The strategy is deliberately tiered. The default runtime is Cloudflare Workers AI — edge models that run cheaply and close to the request, used for the always-on public work. Registered partners get Gemini or Claude via API for deep, ad-hoc tasks. And the agents never call a provider directly — everything routes through a model gateway, so “which model” stays a configuration decision, not a code rewrite.
No agent in this roster imports a provider SDK. Calls go to a gateway that handles routing, caching, observability and the policy of who gets which model. Swapping edge for frontier — or one frontier vendor for another — is a config change.

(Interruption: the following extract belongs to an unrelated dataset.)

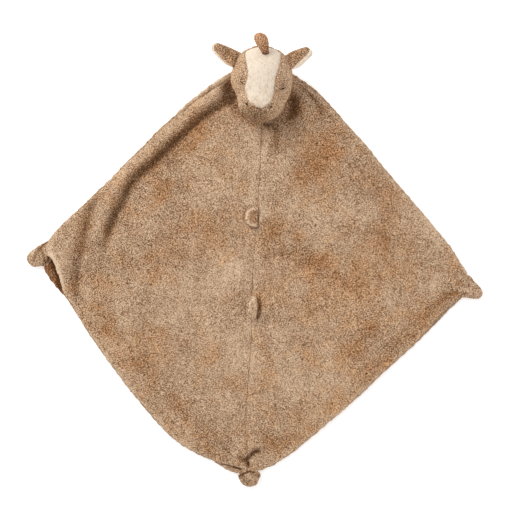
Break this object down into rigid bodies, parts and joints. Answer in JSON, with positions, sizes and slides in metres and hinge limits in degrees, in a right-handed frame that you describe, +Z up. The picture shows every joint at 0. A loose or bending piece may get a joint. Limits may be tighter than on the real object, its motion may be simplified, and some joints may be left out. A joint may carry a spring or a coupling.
{
  "type": "comfort blanket with stuffed animal head",
  "caption": "Small square plush comfort blanket with a stuffed pony head gathered at one corner, knotted nubs in the others, and soft tabs in the centre seam.",
  "frame": {"origin": "middle of the blanket, on the underside of its back panel, where it rests", "axes": "+X to the right of the animal's face as seen from above, +Y from the middle of the blanket towards the head, +Z up out of the blanket"},
  "size_m": [0.5031, 0.4951, 0.073],
  "materials": {
    "plush_tan": "curly short-pile plush, matt",
    "plush_tan_back": "curly short-pile plush, matt",
    "plush_cream": "smooth short-pile plush, matt",
    "plush_brown": "brushed plush, matt",
    "thread_brown": "embroidery thread, slight sheen",
    "fibre_white": "polyester fibre filling"
  },
  "bodies": {
    "blanket": {"front_panel_left": "plush_tan", "front_panel_right": "plush_tan", "back_panel": "plush_tan_back"},
    "neck": {"neck_gather": "plush_tan"},
    "head": {"head_side_left": "plush_tan", "head_side_right": "plush_tan", "blaze_gusset": "plush_cream", "head_back_gusset": "plush_tan", "head_stuffing": "fibre_white", "eye_left": "thread_brown", "eye_right": "thread_brown", "nostril_left": "thread_brown", "nostril_right": "thread_brown"},
    "ear_left": {"ear_left_outer": "plush_tan", "ear_left_lining": "plush_cream"},
    "ear_right": {"ear_right_outer": "plush_tan", "ear_right_lining": "plush_cream"},
    "forelock": {"forelock": "plush_brown"},
    "seam_tab_upper": {"seam_tab_upper": "plush_tan"},
    "seam_tab_lower": {"seam_tab_lower": "plush_tan"},
    "knot_left": {"knot_left": "plush_tan"},
    "knot_right": {"knot_right": "plush_tan"},
    "knot_bottom": {"knot_bottom": "plush_tan"}
  },
  "joints": [
    {"name": "neck_turn", "type": "hinge", "parent": "blanket", "child": "neck", "pos_m": [0, 0.189, 0.0074], "axis": [0, 0, 1], "range_deg": [-30, 30]},
    {"name": "head_nod", "type": "hinge", "parent": "neck", "child": "head", "pos_m": [0, 0.177, 0.0133], "axis": [1, 0, 0], "range_deg": [0, 40]},
    {"name": "ear_left_lift", "type": "hinge", "parent": "head", "child": "ear_left", "pos_m": [-0.02888, 0.21755, 0.04412], "axis": [0.46, 0.7898, -0.4057], "range_deg": [-25, 35], "stiffness_Nm_per_rad": 0.004},
    {"name": "ear_right_lift", "type": "hinge", "parent": "head", "child": "ear_right", "pos_m": [0.02888, 0.21755, 0.04412], "axis": [0.46, -0.7898, 0.4057], "range_deg": [-25, 35], "stiffness_Nm_per_rad": 0.004},
    {"name": "forelock_flop", "type": "hinge", "parent": "head", "child": "forelock", "pos_m": [0.00262, 0.22331, 0.06092], "axis": [1, 0, 0], "range_deg": [-10, 40], "stiffness_Nm_per_rad": 0.003},
    {"name": "seam_tab_upper_turn", "type": "hinge", "parent": "blanket", "child": "seam_tab_upper", "pos_m": [0, 0.04944, 0.0094], "axis": [0, 1, 0], "range_deg": [0, 150], "stiffness_Nm_per_rad": 0.002},
    {"name": "seam_tab_lower_turn", "type": "hinge", "parent": "blanket", "child": "seam_tab_lower", "pos_m": [0.00014, -0.05015, 0.0094], "axis": [0, 1, 0], "range_deg": [-48, 100], "stiffness_Nm_per_rad": 0.002},
    {"name": "knot_left_lift", "type": "hinge", "parent": "blanket", "child": "knot_left", "pos_m": [-0.23309, -0.00074, 0.0037], "axis": [-0.3256, 0.9455, 0], "range_deg": [0, 60], "stiffness_Nm_per_rad": 0.004},
    {"name": "knot_right_lift", "type": "hinge", "parent": "blanket", "child": "knot_right", "pos_m": [0.23289, -0.01773, 0.0037], "axis": [-0.454, -0.891, 0], "range_deg": [0, 60], "stiffness_Nm_per_rad": 0.004},
    {"name": "knot_bottom_lift", "type": "hinge", "parent": "blanket", "child": "knot_bottom", "pos_m": [0.003, -0.2328, 0.0037], "axis": [-1, 0, 0], "range_deg": [0, 60], "stiffness_Nm_per_rad": 0.004}
  ]
}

// The model gateway — one seam, many models agent → model gateway → Cloudflare Workers AI (edge default) → Claude via API (partner, deep tasks) → Gemini via API (partner, deep tasks) → local / on-prem weights (residency, PCI) // the gateway owns: routing, tier policy, caching, // rate limits and the audit trail (Langfuse)
Model choice maps onto the same access tiers as the rest of the surface. Open and reference work is served by edge models; member and partner depth unlocks frontier APIs for the heavy reasoning.
| Tier | Default model | Used for |
|---|---|---|
| Open | Cloudflare Workers AI (edge) | Monitoring, summaries, public Q&A, tutoring |
| Member | Edge + selective frontier | Decision-content agents, assessment |
| Partner | Gemini / Claude via API | Deep ad-hoc reasoning, drafting, diligence |
The always-on work — monitoring, summarising, public Q&A, tutoring — is high-volume. Edge models keep that economically sane; frontier APIs would not.
Workers AI runs inference close to the request. For interactive public agents that responsiveness is the experience.
The Workers AI catalogue runs open models — Llama, Gemma-family embeddings and more — so the default tier is itself portable.
Long-context regulatory reasoning, complex drafting and diligence are where Claude or Gemini pay for themselves — reserved for partners and deep tasks.
This is the same portability stance as the 2nth-ai/agent-platform control plane these agents run on — the partner-copyable plane of Cerbos policy, Langfuse audit and the model gateway. The rule is explicit: never lock to a single model or SDK. The platform supports the full range from open weights running locally (Ollama, on-prem) through to frontier APIs (Claude, Gemini). The gateway is the seam that makes that a configuration choice, end to end.
Tiering by cost is right, but it has edges. In a regulated, money-adjacent context these are the failure modes to watch:
The default tier trades capability for cost and speed. For nuanced regulatory reasoning, route to a frontier model — do not let a small model bluff a compliance answer.
Models get retired and pricing shifts. The gateway is what stops that from being a re-platform — but someone still has to watch the providers.
Where PCI scope or residency demands it, the right model is the local one — even if a frontier API would reason better. See the local-models leaf.
No tier of model signs off compliance, interprets regulation or moves money. The strategy chooses a model; a human still owns the decision.
Stay on the edge for the bulk of the work: monitoring, summarising, public Q&A, tutoring and any high-volume, latency-sensitive interaction. It is cheaper, faster and entirely good enough for retrieval-and-summarise over a moderated tree.
Route to Claude or Gemini — for partners — when the task is long-context regulatory reasoning, complex drafting, or diligence where the cost of a shallow answer is high. Route to local / on-prem weights when residency or PCI scope makes sending data to any API a non-starter. The point of the gateway is that this routing is a policy you set, not a decision baked into code.